Derivatives add another layer to the ETH-USD equation. The year-end options expiry on Deribit involves roughly $27 billion notional value, with $23.6 billion tied to Bitcoin and $3.8 billion to Ethereum. As of this event, Bitcoin was trading near $89,155 while ETH-USD hovered around $2,976. Call options significantly outnumber put options, and the max-pain zone for Ethereum sits near $3,000—the price where options buyers lose the most and sellers benefit. With 30-day implied volatility lower than November levels, this supports the idea of temporary price pinning around $3,000. The key information will arrive after expiry, revealing whether new positioning decisively moves ETH-USD away from this level or keeps it trapped.

Ethereum vs Solana: Volatility Premium Versus Credibility Premium

The difference between Ethereum and Solana isn’t just price; it’s structure. Solana prioritizes ultra-fast governance, high throughput, and low fees, resulting in a more volatile price profile. Ethereum takes a more conservative approach: slower, research-driven governance, and a focus on security and decentralization. This is why major DeFi, NFT, and DAO infrastructures still rely on Ethereum despite its higher fees. The current “robust consolidation” after the $4,800 spike demonstrates this conservatism, with buyers repeatedly defending the $2,800–$2,870 area. Solana offers higher beta, but Ethereum continues to command a credibility premium for long-duration capital.

Governance, Regulation and Why They Matter for ETH-USD Valuation

Ethereum’s governance model directly influences how investors assess risk. Its process emphasizes broad community involvement, extensive research, and methodical upgrades, making it suitable for DAOs, stablecoin issuers, and treasury managers concerned about regulatory compliance. As regulators increase their focus on volatility and systemic risk, a chain that avoids governance shocks is better positioned to attract institutional money. This explains why, even after falling from $4,800, ETH-USD finds structural demand in the $2,800–$3,000 band rather than experiencing a full risk-off selloff.

Key ETH-USD Levels: Support, Resistance and Timing Into 2026

The technical landscape for ETH-USD is clear. The major high is around $4,800, with the immediate consolidation band between $2,800–$3,000. Short-term support lies between $2,800 and $2,870, and the main resistance is near $3,345. The options market reinforces $3,000 as a central pivot.
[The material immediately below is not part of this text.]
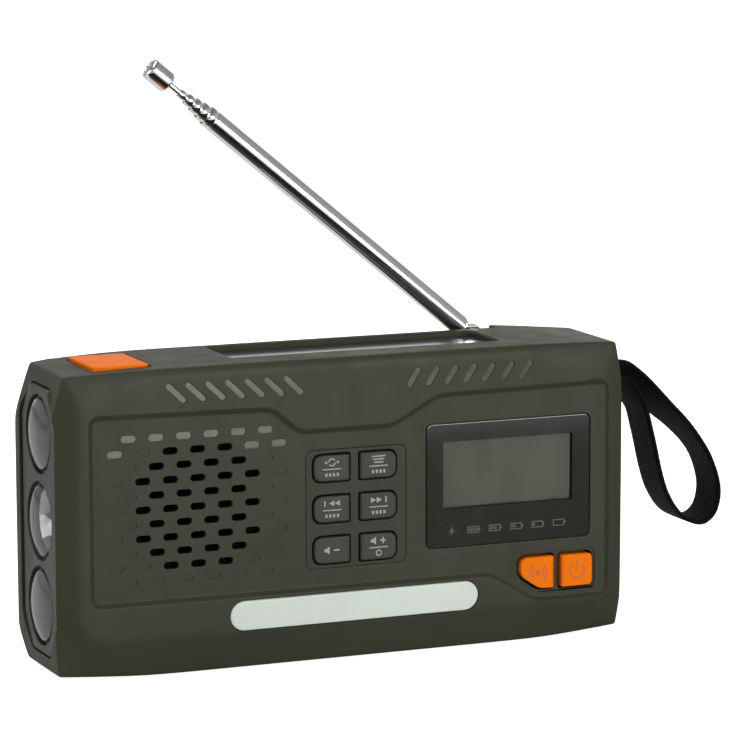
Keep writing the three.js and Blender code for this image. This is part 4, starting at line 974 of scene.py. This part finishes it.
def faceted_reflector(lamp):
    """A metallised bowl pressed with diamond facets."""
    bm = bmesh.new()
    chance = np.random.default_rng(FACET_SEED)
    rings = []
    for index, (radius, along) in enumerate(bowl_profile(FACET_ROWS, 1.35)):
        if 1 < index <= FACET_ROWS:
            along += chance.uniform(-FACET_JITTER, FACET_JITTER)
        shift = 0.5 if 1 < index <= FACET_ROWS + 1 and index % 2 else 0.0
        turns = [2 * math.pi * (s + shift) / FACET_COLUMNS for s in range(FACET_COLUMNS)]
        rings.append([bm.verts.new((along, radius * math.cos(a), radius * math.sin(a))) for a in turns])
    for index, first in enumerate(rings):
        second = rings[(index + 1) % len(rings)]
        leads = 1 < index <= FACET_ROWS + 1 and index % 2
        for s in range(FACET_COLUMNS):
            t = (s + 1) % FACET_COLUMNS
            bm.faces.new((first[s], first[t], second[t] if leads else second[s]))
            bm.faces.new((first[s], second[t], second[s]) if leads else (first[t], second[t], second[s]))
    bmesh.ops.recalc_face_normals(bm, faces=bm.faces)
    bm.transform(lamp_matrix(lamp))
    reflector(lamp, bm, "faceted", 3)


def torch_button():
    z0, z1 = node_box("torch_button")[4:]
    cap = pillow(node_outline("torch_button", "z", 1.4), "z", z0, z1 + TORCH_KEY_RISE, 0.8, 0.5)
    piece("torch_button_cap", cap, "torch_button", "orange_plastic", "orange", "torch_button")


# ------------------------------------------------------------------ display and controls

def display_window():
    """A glossy printed sheet with a clear opening over the display's face."""
    y0, y1 = node_box("display_window")[2:4]
    levels = [(y1, 0), (y0 + 0.16, 0), (y0 + 0.05, -0.07), (y0, -0.22)]
    mask = mesh_object("display_mask", prism(node_outline("display_window", "y", 2), levels, "y"))
    x0, x1, z0, z1 = LCD_FACE
    face = rectangle(x0 - 0.2, x1 + 0.2, z0 - 0.2, z1 + 0.2, 0.4)
    carve(mask, prism(face, [(y0 - 3, 0), (y1 + 3, 0)], "y"))
    finish(mask, "root", "window_glass", "print", "display_window")
    pane = prism(grown(face, -0.02), [(y0 + 0.01, 0), (y0 + 0.25, 0)], "y")
    piece("display_pane", pane, "root", "window_glass", "pane")
    icons(y0)


def inked(name, outlines, face_y, body, slot, look):
    """Flat printed marks that stand a little proud of a face that looks towards -Y."""
    levels = [(face_y - INK_RISE, 0), (face_y + 0.05, 0)]
    piece(name, merged(*[prism(outline, levels, "y") for outline in outlines]), body, slot, look)


def bar(x, z, width, height):
    w, h = width / 2, height / 2
    return [(x - w, z - h), (x + w, z - h), (x + w, z + h), (x - w, z + h)]


def arrow(x, z, size, side=1):
    reach = side * size / 2
    return [(x - reach, z - size / 2), (x + reach, z), (x - reach, z + size / 2)][::side]


def arc(x, z, radius, width, start, end, steps=14):
    """A curved stroke between two angles in degrees."""
    angles = [math.radians(start + (end - start) * s / steps) for s in range(steps + 1)]
    outer, inner = (
        [(x + r * math.cos(a), z + r * math.sin(a)) for a in angles]
        for r in (radius + width / 2, radius - width / 2)
    )
    return outer + inner[::-1]


def icons(face_y):
    """Charging sign and five battery levels under the display, each below a pin hole for its light; the pin
    holes are near-black dots of painted shade, not cut.
    """
    z, first_x, pitch, length, height, line = 33.9, 31.2, 6.7, 3.6, 1.9, 0.26
    bolt = [(-0.45, -1.5), (0.9, 0.35), (0.12, 0.35), (0.5, 1.5), (-0.85, -0.25), (0.0, -0.25)]
    marks = [[(first_x + u, z + v) for u, v in bolt]]
    # Painted shade for the pin holes: flat near-black dots, not holes.
    lights = [circle(first_x + pitch * index, z + 3.0, 0.3, 12) for index in range(6)]
    rail, side = (height - line) / 2, (length - line) / 2
    for index in range(1, 6):
        x = first_x + pitch * index
        marks += [bar(x, z + rail, length, line), bar(x, z - rail, length, line)]
        marks += [bar(x + s * side, z, line, height - 2 * line - 0.02) for s in (-1, 1)]
        marks += [bar(x + length / 2 + 0.2, z, 0.34, 0.75)]
        marks += [bar(x - 1.05 + 0.7 * cell, z, 0.42, 0.8) for cell in range(5 - index)]
    inked("display_icons", marks, face_y, "root", "window_glass", "faint")
    inked("display_pin_hole_shades", lights, face_y, "root", "window_glass", "pin_hole")


def speaker_mark(x, z):
    shape = [(-1.1, -0.45), (-0.45, -0.45), (0.45, -1.15), (0.45, 1.15), (-0.45, 0.45), (-1.1, 0.45)]
    return [(x + u, z + v) for u, v in shape]


def key_marks(name, x, z):
    """Generic signs: change, list, step down, step up, quieter and louder."""
    high, low, left, right = z + 1.7, z - 1.85, x - 1.3, x + 1.3
    rule = [bar(x, z - 0.25, 5.6, 0.3)]
    dots = rule + [bar(x + 1.15 * (n - 1.5), low, 0.62, 0.95) for n in range(4)]
    if name == "mode_key":
        turn = [arc(x, high, 1.0, 0.34, 35, 175), arc(x, high, 1.0, 0.34, 215, 355)]
        return turn + [arrow(x + 1.9, high, 0.9), arrow(x - 1.9, high, 0.9, -1)] + dots
    if name == "menu_key":
        return [bar(x, z + 2.5 - 0.85 * n, 4.2 - 0.7 * n, 0.36) for n in range(3)] + dots
    if name in ("tune_down_key", "tune_up_key"):
        side = 1 if name == "tune_up_key" else -1
        pair = [arrow(x + side * (n - 0.5) * 1.75 - side * 0.7, high, 1.6, side) for n in range(2)]
        return pair + [bar(x + side * 2.2, high, 0.4, 1.7)] + dots
    if name == "volume_down_key":
        return [speaker_mark(left, z), bar(right, z, 1.7, 0.42)]
    plus = [bar(right, high, 1.7, 0.42), bar(right, z + 2.26, 0.42, 0.68), bar(right, z + 1.14, 0.42, 0.68)]
    ring = [arc(x, low, 0.75, 0.32, 0, 175), arc(x, low, 0.75, 0.32, 180, 355)]
    return [speaker_mark(left, high)] + plus + rule + ring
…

Price action in late November and December has seen Ethereum orbit around $3,000, repeatedly testing $2,870 on the downside and failing to sustain moves above $3,345. The expectation is that this range will hold until a decisive breakout, with early 2026 flagged as a likely timing window once holiday liquidity and the year-end options overhang clear.

Macro and Cross-Asset Context: Bitcoin, Options Structure and ETH-USD

Ethereum doesn’t operate in a vacuum. Bitcoin dominates the year-end expiry with most of the $27 billion notional value, with key zones between $85,000 puts and $100,000–$116,000 calls, and a max pain near $95,000. Bitcoin’s 30-day implied volatility index has dropped from around 63 percent in late November to roughly 42 percent, indicating calmer conditions. For ETH-USD, this means two things: first, Bitcoin sets the tone for overall risk appetite, so a sharp decline in Bitcoin after expiry could spill over into Ethereum. Second, if Bitcoin absorbs the event smoothly and options sellers remain in control, Ethereum can trade more on its on-chain and DeFi fundamentals rather than being pulled around by derivative hedging flows tied to Bitcoin.
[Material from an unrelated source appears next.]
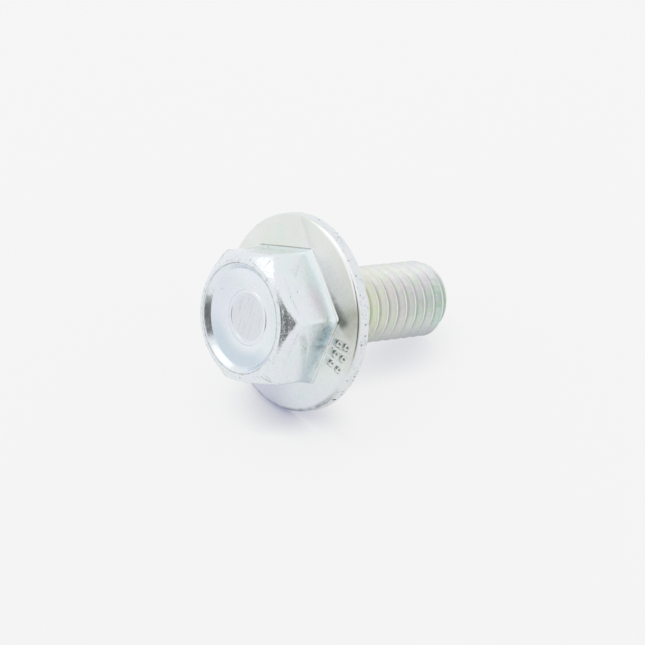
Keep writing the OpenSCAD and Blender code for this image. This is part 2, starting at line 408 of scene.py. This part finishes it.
def make_rod():
    """A threaded rod, longer than the thread, from one pitch of its outline turned along the helix."""
    turns = math.ceil((SHANK - NECK) / PITCH) + 2
    base = -FULL_END - 2 * PITCH + LAST_CREST
    outline = thread_outline()
    # A small plane, merged to one corner, is drawn out along the outline
    deselect_objects()
    bpy.ops.mesh.primitive_plane_add(size=0.1, location=(outline[0][0], 0, base))
    piece = bpy.context.object
    piece.name = "rod"
    bpy.ops.object.transform_apply(location=True, rotation=True, scale=True)
    bpy.ops.object.mode_set(mode="EDIT")
    bpy.ops.mesh.select_mode(type="VERT")
    bpy.ops.mesh.select_all(action="SELECT")
    bpy.ops.mesh.merge(type="CENTER")
    for (r0, z0), (r1, z1) in zip(outline, outline[1:]):
        bpy.ops.mesh.extrude_region_move(TRANSFORM_OT_translate={"value": (r1 - r0, 0, z1 - z0)})
    bpy.ops.object.mode_set(mode="OBJECT")
    apply_modifier(
        piece, "SCREW", axis="Z", angle=math.tau, screw_offset=PITCH, iterations=turns,
        steps=THREAD_STEPS, render_steps=THREAD_STEPS)
    bpy.ops.object.mode_set(mode="EDIT")
    bpy.ops.mesh.select_all(action="SELECT")
    bpy.ops.mesh.remove_doubles(threshold=TOGETHER)
    close_end(piece, base + PITCH / 2)
    close_end(piece, base + (turns + 0.5) * PITCH)
    bpy.ops.mesh.select_all(action="SELECT")
    bpy.ops.mesh.normals_make_consistent(inside=False)
    bpy.ops.object.mode_set(mode="OBJECT")
    return piece


def make_thread():
    """The rod, cut to its length, with a chamfered end and a run-out towards the neck."""
    wide = THREAD_R + TRIM_SPARE
    slope = (THREAD_R - NECK_R) / RUNOUT
    outline = [
        (POINT_R, -SHANK), (wide, -SHANK + (wide - POINT_R) / math.tan(POINT_SLOPE)),
        (wide, -NECK - (wide - NECK_R) / slope), (NECK_R - slope * TRIM_SPARE, TRIM_SPARE - NECK)]
    thread = make_rod()
    combine(thread, turned("shank_trim", outline, {}), "INTERSECT")
    return thread


def make_ball(place, radius, sides):
    deselect_objects()
    bpy.ops.mesh.primitive_uv_sphere_add(
        segments=sides[0], ring_count=sides[1], radius=radius, location=place)
    ball = bpy.context.object
    bpy.ops.object.transform_apply(location=True, rotation=True, scale=True)
    return ball


def cap_ball_radius(radius, height):
    """Radius of the ball whose cap has that foot radius and height."""
    return (radius ** 2 + height ** 2) / (2 * height)


def make_pip(radius, turn):
    """A low round cap that stands square on the flange's cone."""
    ball_r = cap_ball_radius(PIP_R, PIP_HEIGHT)
    out = Vector((math.cos(turn), math.sin(turn), 0))
    foot = out * radius + Vector((0, 0, cone_height(radius)))
    square = out * math.sin(CONE_SLOPE) + Vector((0, 0, math.cos(CONE_SLOPE)))
    return make_ball(foot + square * (PIP_HEIGHT - ball_r), ball_r, PIP_SIDES)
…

Risk Map for Ethereum (ETH-USD): When the Thesis Fails

The bullish compression narrative for ETH-USD falters if certain conditions arise. A clear breakdown of the $2,800–$2,870 support zone with strong volume would turn the current consolidation into a distribution top. A failed breakout above $3,345 that immediately reverses back into the range would indicate that supply is overwhelming demand. A marked deterioration in Arbitrum on-chain flows, with persistent net outflows, would signal that sophisticated capital is exiting Ethereum and DeFi risk. Finally, a major regulatory, protocol, or client shock could trigger repricing independently of the current structure.
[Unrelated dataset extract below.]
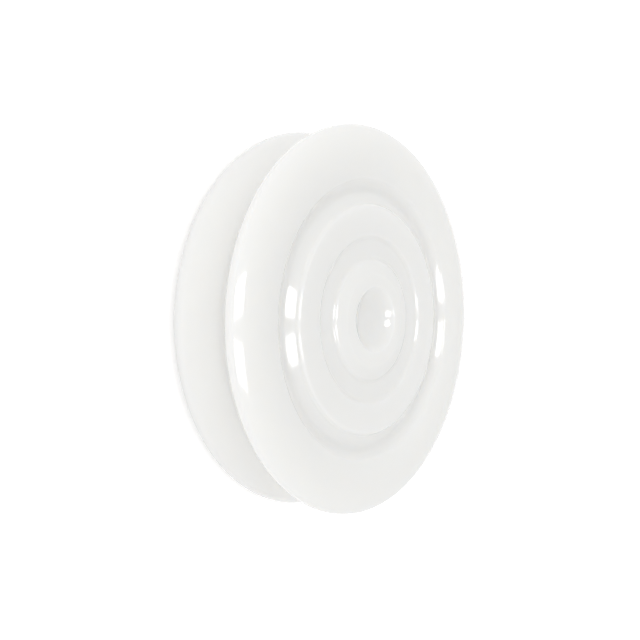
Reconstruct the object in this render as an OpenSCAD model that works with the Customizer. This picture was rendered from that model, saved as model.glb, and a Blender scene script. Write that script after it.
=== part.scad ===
// V groove wheel: a solid wheel moulded in one piece, with a V groove between two rims and domed lands on
// its side faces. The near hub end has a shallow dimple, the far one a blind bore for the axle.
// The axle's axis is Z, and the middle of the wheel is at z = 0.

/* [Rims] */
// Diameter over the rims
wheel_d = 50; // [44:0.5:60]
// Width over the outer edges of the two rims
rim_w = 9.3; // [9.1:0.05:9.35]
// Rounding of a rim's outer edge
rim_round = 0.4; // [0.1:0.05:0.45]

/* [V groove] */
// Width of the groove at the rims, before its edges are rounded
groove_w = 7.4; // [3:0.1:7.5]
// Angle between the two walls of the groove
groove_angle = 90; // [70:1:120]
// Rounding of the groove's outer edges
groove_round = 1.2; // [0.2:0.1:1.4]
// Rounding of the groove's root
root_round = 0.8; // [0.2:0.1:3]

/* [Lands] */
// How far in from the rim a land reaches, to the channel
land_wide = 6.8; // [6:0.1:7.6]
// Width over the two lands at their inner edges
land_w = 10.4; // [10.35:0.05:10.6]
// Width over the two lands where their flanks would meet, before the crest is rounded
land_peak_w = 12.1; // [11.6:0.05:12.15]
// How far in from the rim a land's flanks would meet
land_fall = 3; // [3:0.1:3.6]
// Share of a land's shorter flank taken up by the rounding of its crest
land_crest = 0.88; // [0.3:0.02:0.9]

/* [Channels] */
// How wide a channel is, from one wall across to the other
channel_wide = 3.45; // [3:0.05:4.2]
// Where a channel is deepest, as a share of its width in from the land
channel_low_at = 0.42; // [0.35:0.01:0.6]
// Thickness left between the two channels where they are deepest, before they are rounded
channel_web = 8.4; // [8:0.05:8.8]
// Height of the short steep wall at a channel's inner edge
channel_in_step = 0.55; // [0.4:0.05:0.7]
// Height of the short steep wall at a channel's outer edge
channel_out_step = 0.35; // [0.3:0.05:0.6]
// How far the two short steep walls lean over
channel_lean = 0.35; // [0.3:0.05:0.5]
// Rounding of a channel's bottom
channel_round = 1; // [0.2:0.1:1.5]
// Rounding of a channel's two outer edges
channel_edge_round = 0.7; // [0.2:0.05:0.75]
// Rounding at the feet of the short steep walls
channel_foot_round = 0.5; // [0.2:0.1:0.7]

/* [Discs] */
// Width over the two discs at their outer edges
disc_out_w = 10.85; // [10.6:0.05:11.1]
// Width over the two discs at their inner edges
disc_in_w = 10.55; // [10.2:0.05:10.6]
// Diameter of a ring recess at its outer edge
recess_out_d = 21.8; // [20:0.1:24]
// Diameter of a ring recess at its inner edge
recess_in_d = 15.4; // [14:0.1:17]
// Thickness left between the two ring recesses
recess_web = 9.85; // [9.8:0.05:10.3]
// How far a ring recess's walls lean over
recess_lean = 0.6; // [0.6:0.05:1]
// Rounding of a ring recess's edges and feet
recess_round = 1.2; // [0.2:0.05:1.25]

/* [Hub] */
// Width over the two hub ends
hub_w = 11.4; // [11.3:0.05:13]
// Diameter of a hub's flat end
hub_d = 12; // [10.5:0.1:13]
// Rounding between a hub's flat end and its flank
hub_round = 0.75; // [0.2:0.05:2]
// Width over the hub flanks at the ring recesses
flank_w = 10.55; // [10:0.05:10.6]

/* [Dimple in the near hub end] */
// Diameter of the dimple at the hub's end
dimple_d = 8.6; // [8.3:0.1:9.2]
// Diameter of the dimple's flat floor, before it is rounded into the wall
dimple_floor_d = 7; // [5:0.1:7.2]
// Depth of the dimple
dimple_depth = 1; // [0.7:0.05:1.2]
// Rounding between the dimple's floor and its wall
dimple_floor_round = 1.2; // [0.3:0.1:1.5]
// Rounding of the dimple's lip
dimple_lip_round = 0.9; // [0.2:0.1:1.3]

/* [Axle bore in the far hub end] */
// Diameter of the axle bore
bore_d = 5; // [3:0.1:6]
// Depth of the blind bore
bore_depth = 8; // [4:0.1:8.6]
// Rounding of the bore's mouth
mouth_round = 0.5; // [0.2:0.1:1.2]
// Rounding at the bore's blind end
bore_end_round = 0.4; // [0.1:0.1:1]

/* [Hidden] */

// Segments of the whole turn, and the largest turn between two points of an arc in the section
turn_fn = 180;
arc_step = 9;

wheel_r = wheel_d / 2;
channel_out_r = wheel_r - land_wide;
channel_in_r = channel_out_r - channel_wide;
channel_low_r = channel_out_r - channel_low_at * channel_wide;
land_in = [channel_out_r, land_w / 2];
land_peak = [wheel_r - land_fall, land_peak_w / 2];
land_out = [wheel_r, rim_w / 2];
flank_in = land_peak - land_in;
flank_out = land_out - land_peak;
crest_turn = acos(flank_in * flank_out / norm(flank_in) / norm(flank_out));
land_round = land_crest * min(norm(flank_in), norm(flank_out)) / tan(crest_turn / 2);
groove_depth = groove_w / 2 / tan(groove_angle / 2);

// Corners of a side face from the hub's end out to the groove: [radius, height, rounding]
side_face = [
    [hub_d / 2, hub_w / 2, hub_round],
    [recess_in_d / 2, flank_w / 2, recess_round],
    [recess_in_d / 2 + recess_lean, recess_web / 2, recess_round],
    [recess_out_d / 2 - recess_lean, recess_web / 2, recess_round],
    [recess_out_d / 2, disc_in_w / 2, recess_round],
    [channel_in_r, disc_out_w / 2, channel_edge_round],
    [channel_in_r + channel_lean, disc_out_w / 2 - channel_in_step, channel_foot_round],
    [channel_low_r, channel_web / 2, channel_round],
    [channel_out_r - channel_lean, land_w / 2 - channel_out_step, channel_foot_round],
    [land_in[0], land_in[1], channel_edge_round],
    [land_peak[0], land_peak[1], land_round],
    [land_out[0], land_out[1], rim_round],
    [wheel_r, groove_w / 2, groove_round],
];

// The near hub end from the axis out, and the far one from its mouth in to the axis
dimple = [
    [0, hub_w / 2 - dimple_depth, 0],
    [dimple_floor_d / 2, hub_w / 2 - dimple_depth, dimple_floor_round],
    [dimple_d / 2, hub_w / 2, dimple_lip_round],
];
bore = [
    [bore_d / 2, -hub_w / 2, mouth_round],
    [bore_d / 2, bore_depth - hub_w / 2, bore_end_round],
    [0, bore_depth - hub_w / 2, 0],
];

// The far side face repeats the near one, and the groove's root joins them
section_corners = concat(
    dimple,
    side_face,
    [[wheel_r - groove_depth, 0, root_round]],
    [for (i = [len(side_face) - 1:-1:0]) [side_face[i][0], -side_face[i][1], side_face[i][2]]],
    bore
);

function point(c) = [c[0], c[1]];
function unit(v) = v / norm(v);
function corner(corners, i) = corners[(i + len(corners)) % len(corners)];

// Points of the arc that rounds one corner: it turns about its centre from one flank to the other
function arc_points(before, here, after) =
    let (
        back = unit(point(before) - point(here)),
        ahead = unit(point(after) - point(here)),
        half_angle = acos(back * ahead) / 2,
        centre = point(here) + unit(back + ahead) * here[2] / sin(half_angle),
        start = point(here) + back * here[2] / tan(half_angle) - centre,
        turn = (180 - 2 * half_angle) * (cross(back, ahead) > 0 ? -1 : 1),
        steps = max(2, ceil(abs(turn) / arc_step))
    )
    [for (i = [0:steps]) centre + turned(start, turn * i / steps)];

function turned(v, angle) = [v[0] * cos(angle) - v[1] * sin(angle), v[0] * sin(angle) + v[1] * cos(angle)];

// A closed outline through its corners, each one rounded by an arc unless its rounding is 0
function rounded(corners) = [
    for (i = [0:len(corners) - 1]) each corners[i][2] == 0
        ? [point(corners[i])]
        : arc_points(corner(corners, i - 1), corners[i], corner(corners, i + 1))
];

// The whole wheel, one moulding turned about its axle
module wheel() {
    color("whitesmoke") rotate_extrude($fn = turn_fn) polygon(rounded(section_corners));
}

wheel();
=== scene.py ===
# %% [markdown]
# # A V groove wheel moulded in white plastic
# The wheel is one solid moulding: two rims with a V between them, domed lands on its side faces, a dimple
# in one hub end and a plain bore for the axle in the other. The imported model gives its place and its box,
# and everything below is built round that fixed frame, in metres, with the axle along Z.

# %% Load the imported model
import math

import bmesh
import bpy
from mathutils import Euler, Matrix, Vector


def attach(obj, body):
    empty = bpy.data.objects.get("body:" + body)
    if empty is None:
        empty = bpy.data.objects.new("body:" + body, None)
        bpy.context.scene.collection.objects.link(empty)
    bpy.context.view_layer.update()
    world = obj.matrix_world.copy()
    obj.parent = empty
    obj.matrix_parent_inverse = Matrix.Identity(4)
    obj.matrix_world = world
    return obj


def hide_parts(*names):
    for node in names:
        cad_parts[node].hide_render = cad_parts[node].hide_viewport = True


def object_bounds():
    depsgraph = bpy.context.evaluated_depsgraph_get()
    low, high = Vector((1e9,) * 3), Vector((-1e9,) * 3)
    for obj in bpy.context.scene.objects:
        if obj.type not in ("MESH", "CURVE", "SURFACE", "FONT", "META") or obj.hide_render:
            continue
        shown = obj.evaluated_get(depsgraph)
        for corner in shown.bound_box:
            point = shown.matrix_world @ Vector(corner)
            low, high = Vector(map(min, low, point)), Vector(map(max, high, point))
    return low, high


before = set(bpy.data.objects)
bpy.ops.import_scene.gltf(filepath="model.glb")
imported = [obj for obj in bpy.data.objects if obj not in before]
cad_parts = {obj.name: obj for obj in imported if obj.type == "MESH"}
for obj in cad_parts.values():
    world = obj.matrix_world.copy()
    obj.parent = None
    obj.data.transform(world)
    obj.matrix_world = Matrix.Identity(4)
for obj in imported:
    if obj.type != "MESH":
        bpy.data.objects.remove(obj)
cad_low, cad_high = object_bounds()
MM = 0.001
wheel_radius = (cad_high.x - cad_low.x) / 2
half_width = cad_high.z
print("wheel radius", round(wheel_radius / MM, 3), "mm, half width", round(half_width / MM, 3), "mm")

# %% [markdown]
# ## The section of the wheel
# A turned or moulded wheel is drawn as half of its section. Each corner is given by its distance from
# the axle, its height above the middle of the wheel and the radius that rounds it, all in millimetres.
# The same shape could be a curve with a Screw modifier, but a list of corners is what the mould maker
# works from, and each corner becomes one loop of edges that can be bevelled by its own amount.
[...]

Final Stance on Ethereum (ETH-USD): Buy, Sell or Hold at $2,800–$3,000

With ETH-USD trading around $2,800–$3,000—roughly 35–40 percent below its $4,800 peak, above a defended $2,800–$2,870 support band, pinned near a $3,000 max-pain level, and supported by muted Arbitrum flows, the data suggests treating this zone as an accumulation area. Ethereum remains the anchor for core DeFi and DAO infrastructure and the preferred settlement layer for long-duration, compliance-sensitive capital. Under these conditions, ETH-USD is a Buy at these levels, with the caveat that a break below $2,800 would invalidate this call. The expected resolution of this month-long compression is a sharp move, and the structural context suggests the probability favors an upside breakout.